◆ **EXERCISE INSTRUCTIONS**
Output every record word for word.
# ENTRIES SUPPLIED start
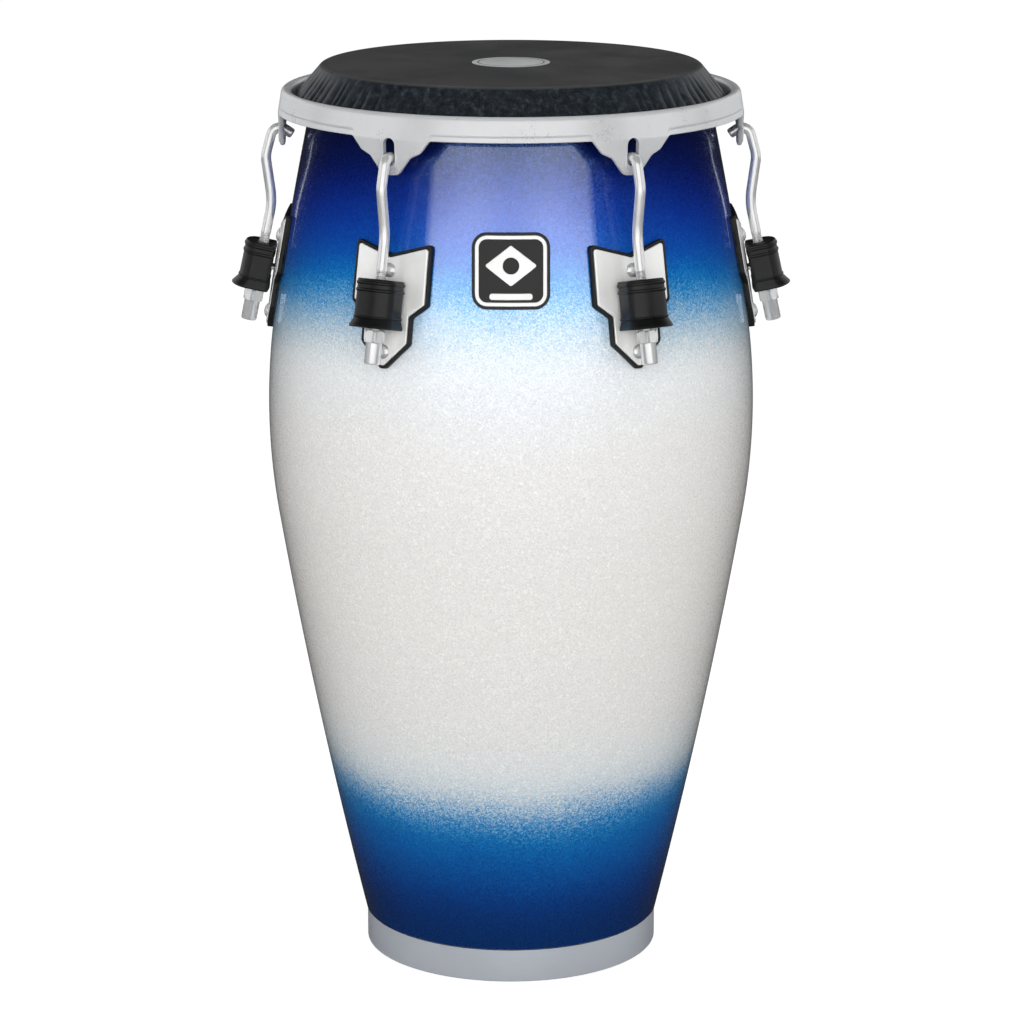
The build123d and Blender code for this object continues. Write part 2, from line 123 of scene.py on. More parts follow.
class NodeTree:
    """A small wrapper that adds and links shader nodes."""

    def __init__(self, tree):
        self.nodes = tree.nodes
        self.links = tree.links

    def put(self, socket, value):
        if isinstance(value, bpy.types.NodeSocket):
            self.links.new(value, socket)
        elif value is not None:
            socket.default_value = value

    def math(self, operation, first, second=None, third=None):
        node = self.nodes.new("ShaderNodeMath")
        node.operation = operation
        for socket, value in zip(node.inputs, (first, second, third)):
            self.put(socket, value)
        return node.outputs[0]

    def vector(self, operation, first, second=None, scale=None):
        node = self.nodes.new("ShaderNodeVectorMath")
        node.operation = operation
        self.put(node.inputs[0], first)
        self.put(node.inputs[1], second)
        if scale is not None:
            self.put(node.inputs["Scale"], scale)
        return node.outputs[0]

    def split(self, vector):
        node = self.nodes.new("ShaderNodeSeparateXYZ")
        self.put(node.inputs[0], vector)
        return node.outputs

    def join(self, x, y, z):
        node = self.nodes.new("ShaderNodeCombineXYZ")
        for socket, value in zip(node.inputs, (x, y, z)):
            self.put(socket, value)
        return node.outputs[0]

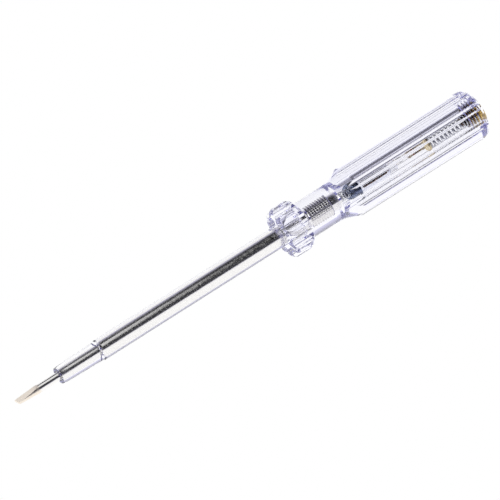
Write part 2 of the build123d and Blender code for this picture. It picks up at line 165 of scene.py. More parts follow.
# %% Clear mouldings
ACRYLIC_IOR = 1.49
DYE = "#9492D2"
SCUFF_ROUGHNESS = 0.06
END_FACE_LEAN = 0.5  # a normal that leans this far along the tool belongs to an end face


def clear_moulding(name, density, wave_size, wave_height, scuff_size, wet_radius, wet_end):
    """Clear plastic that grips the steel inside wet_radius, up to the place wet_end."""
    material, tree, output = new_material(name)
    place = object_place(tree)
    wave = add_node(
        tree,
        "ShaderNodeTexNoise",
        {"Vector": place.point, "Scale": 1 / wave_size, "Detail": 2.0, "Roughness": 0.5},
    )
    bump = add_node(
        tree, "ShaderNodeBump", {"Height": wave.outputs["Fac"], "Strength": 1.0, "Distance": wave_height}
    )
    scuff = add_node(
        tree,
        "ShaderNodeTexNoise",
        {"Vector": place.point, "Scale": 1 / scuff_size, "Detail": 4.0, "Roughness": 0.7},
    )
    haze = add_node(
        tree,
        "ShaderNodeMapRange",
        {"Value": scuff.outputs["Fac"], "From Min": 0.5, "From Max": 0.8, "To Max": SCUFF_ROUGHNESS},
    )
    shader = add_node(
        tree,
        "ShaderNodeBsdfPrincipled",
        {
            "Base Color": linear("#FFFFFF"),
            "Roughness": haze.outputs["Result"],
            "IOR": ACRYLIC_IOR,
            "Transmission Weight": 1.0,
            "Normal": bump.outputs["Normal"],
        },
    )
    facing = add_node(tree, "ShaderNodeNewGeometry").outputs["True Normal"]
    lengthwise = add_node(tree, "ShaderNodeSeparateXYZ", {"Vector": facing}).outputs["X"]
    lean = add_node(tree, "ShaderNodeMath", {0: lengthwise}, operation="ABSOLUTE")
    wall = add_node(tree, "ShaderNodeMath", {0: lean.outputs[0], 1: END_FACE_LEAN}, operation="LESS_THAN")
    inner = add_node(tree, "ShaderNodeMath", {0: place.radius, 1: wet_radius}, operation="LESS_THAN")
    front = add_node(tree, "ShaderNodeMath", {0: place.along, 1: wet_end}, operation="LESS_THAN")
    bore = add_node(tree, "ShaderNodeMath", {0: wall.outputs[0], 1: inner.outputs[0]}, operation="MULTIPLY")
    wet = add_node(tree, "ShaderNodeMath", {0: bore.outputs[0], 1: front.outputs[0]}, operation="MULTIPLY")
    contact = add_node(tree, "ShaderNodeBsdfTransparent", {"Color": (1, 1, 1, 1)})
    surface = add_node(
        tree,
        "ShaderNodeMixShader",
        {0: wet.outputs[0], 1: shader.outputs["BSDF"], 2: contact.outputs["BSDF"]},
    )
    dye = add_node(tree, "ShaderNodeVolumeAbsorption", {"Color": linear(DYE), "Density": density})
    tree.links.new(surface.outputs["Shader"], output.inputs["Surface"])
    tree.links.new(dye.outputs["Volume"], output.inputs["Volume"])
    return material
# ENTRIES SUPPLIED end
◆ **OUTPUT OF THE TASK**
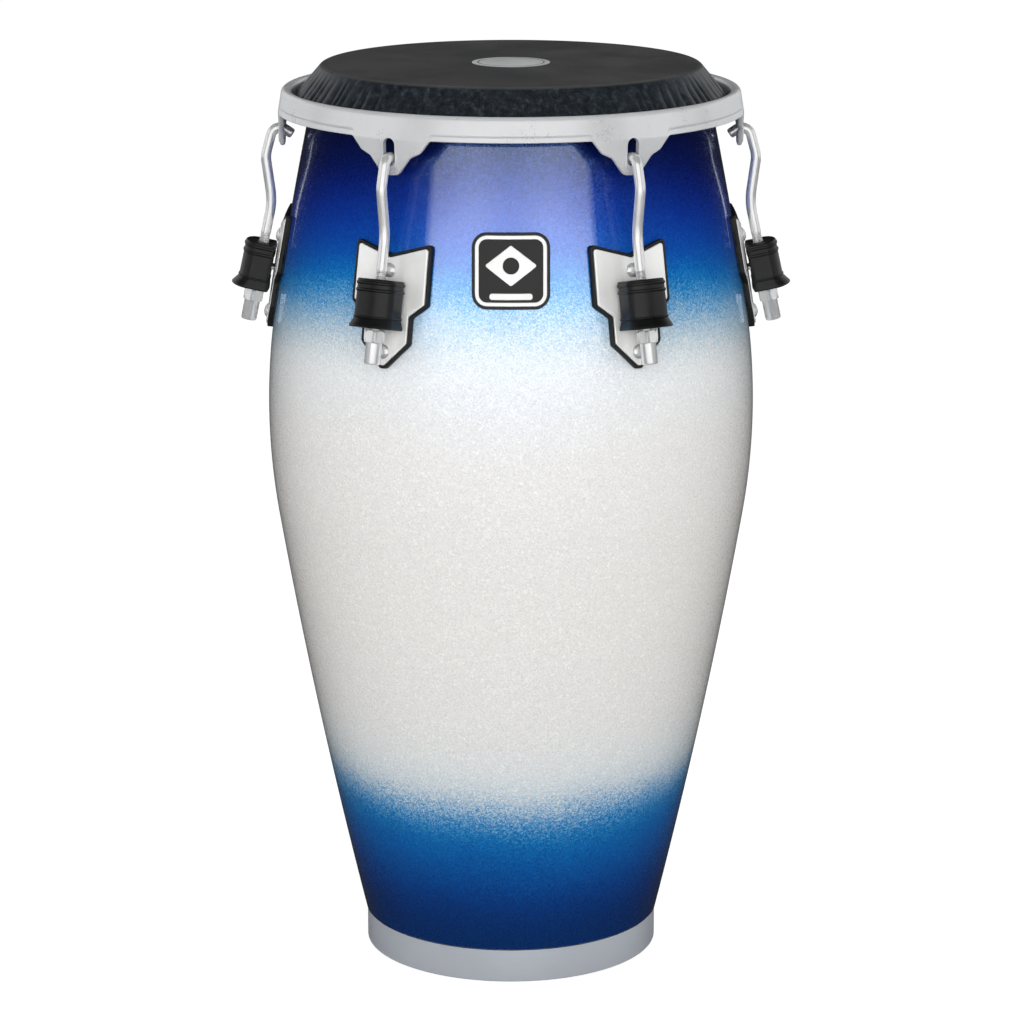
The build123d and Blender code for this object continues. Write part 2, from line 123 of scene.py on. More parts follow.
class NodeTree:
    """A small wrapper that adds and links shader nodes."""

    def __init__(self, tree):
        self.nodes = tree.nodes
        self.links = tree.links

    def put(self, socket, value):
        if isinstance(value, bpy.types.NodeSocket):
            self.links.new(value, socket)
        elif value is not None:
            socket.default_value = value

    def math(self, operation, first, second=None, third=None):
        node = self.nodes.new("ShaderNodeMath")
        node.operation = operation
        for socket, value in zip(node.inputs, (first, second, third)):
            self.put(socket, value)
        return node.outputs[0]

    def vector(self, operation, first, second=None, scale=None):
        node = self.nodes.new("ShaderNodeVectorMath")
        node.operation = operation
        self.put(node.inputs[0], first)
        self.put(node.inputs[1], second)
        if scale is not None:
            self.put(node.inputs["Scale"], scale)
        return node.outputs[0]

    def split(self, vector):
        node = self.nodes.new("ShaderNodeSeparateXYZ")
        self.put(node.inputs[0], vector)
        return node.outputs

    def join(self, x, y, z):
        node = self.nodes.new("ShaderNodeCombineXYZ")
        for socket, value in zip(node.inputs, (x, y, z)):
            self.put(socket, value)
        return node.outputs[0]

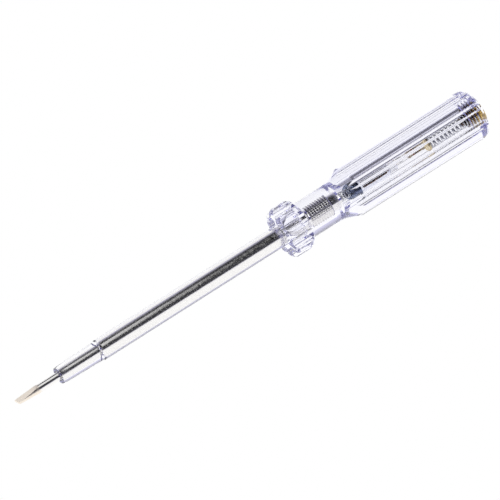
Write part 2 of the build123d and Blender code for this picture. It picks up at line 165 of scene.py. More parts follow.
# %% Clear mouldings
ACRYLIC_IOR = 1.49
DYE = "#9492D2"
SCUFF_ROUGHNESS = 0.06
END_FACE_LEAN = 0.5  # a normal that leans this far along the tool belongs to an end face


def clear_moulding(name, density, wave_size, wave_height, scuff_size, wet_radius, wet_end):
    """Clear plastic that grips the steel inside wet_radius, up to the place wet_end."""
    material, tree, output = new_material(name)
    place = object_place(tree)
    wave = add_node(
        tree,
        "ShaderNodeTexNoise",
        {"Vector": place.point, "Scale": 1 / wave_size, "Detail": 2.0, "Roughness": 0.5},
    )
    bump = add_node(
        tree, "ShaderNodeBump", {"Height": wave.outputs["Fac"], "Strength": 1.0, "Distance": wave_height}
    )
    scuff = add_node(
        tree,
        "ShaderNodeTexNoise",
        {"Vector": place.point, "Scale": 1 / scuff_size, "Detail": 4.0, "Roughness": 0.7},
    )
    haze = add_node(
        tree,
        "ShaderNodeMapRange",
        {"Value": scuff.outputs["Fac"], "From Min": 0.5, "From Max": 0.8, "To Max": SCUFF_ROUGHNESS},
    )
    shader = add_node(
        tree,
        "ShaderNodeBsdfPrincipled",
        {
            "Base Color": linear("#FFFFFF"),
            "Roughness": haze.outputs["Result"],
            "IOR": ACRYLIC_IOR,
            "Transmission Weight": 1.0,
            "Normal": bump.outputs["Normal"],
        },
    )
    facing = add_node(tree, "ShaderNodeNewGeometry").outputs["True Normal"]
    lengthwise = add_node(tree, "ShaderNodeSeparateXYZ", {"Vector": facing}).outputs["X"]
    lean = add_node(tree, "ShaderNodeMath", {0: lengthwise}, operation="ABSOLUTE")
    wall = add_node(tree, "ShaderNodeMath", {0: lean.outputs[0], 1: END_FACE_LEAN}, operation="LESS_THAN")
    inner = add_node(tree, "ShaderNodeMath", {0: place.radius, 1: wet_radius}, operation="LESS_THAN")
    front = add_node(tree, "ShaderNodeMath", {0: place.along, 1: wet_end}, operation="LESS_THAN")
    bore = add_node(tree, "ShaderNodeMath", {0: wall.outputs[0], 1: inner.outputs[0]}, operation="MULTIPLY")
    wet = add_node(tree, "ShaderNodeMath", {0: bore.outputs[0], 1: front.outputs[0]}, operation="MULTIPLY")
    contact = add_node(tree, "ShaderNodeBsdfTransparent", {"Color": (1, 1, 1, 1)})
    surface = add_node(
        tree,
        "ShaderNodeMixShader",
        {0: wet.outputs[0], 1: shader.outputs["BSDF"], 2: contact.outputs["BSDF"]},
    )
    dye = add_node(tree, "ShaderNodeVolumeAbsorption", {"Color": linear(DYE), "Density": density})
    tree.links.new(surface.outputs["Shader"], output.inputs["Surface"])
    tree.links.new(dye.outputs["Volume"], output.inputs["Volume"])
    return material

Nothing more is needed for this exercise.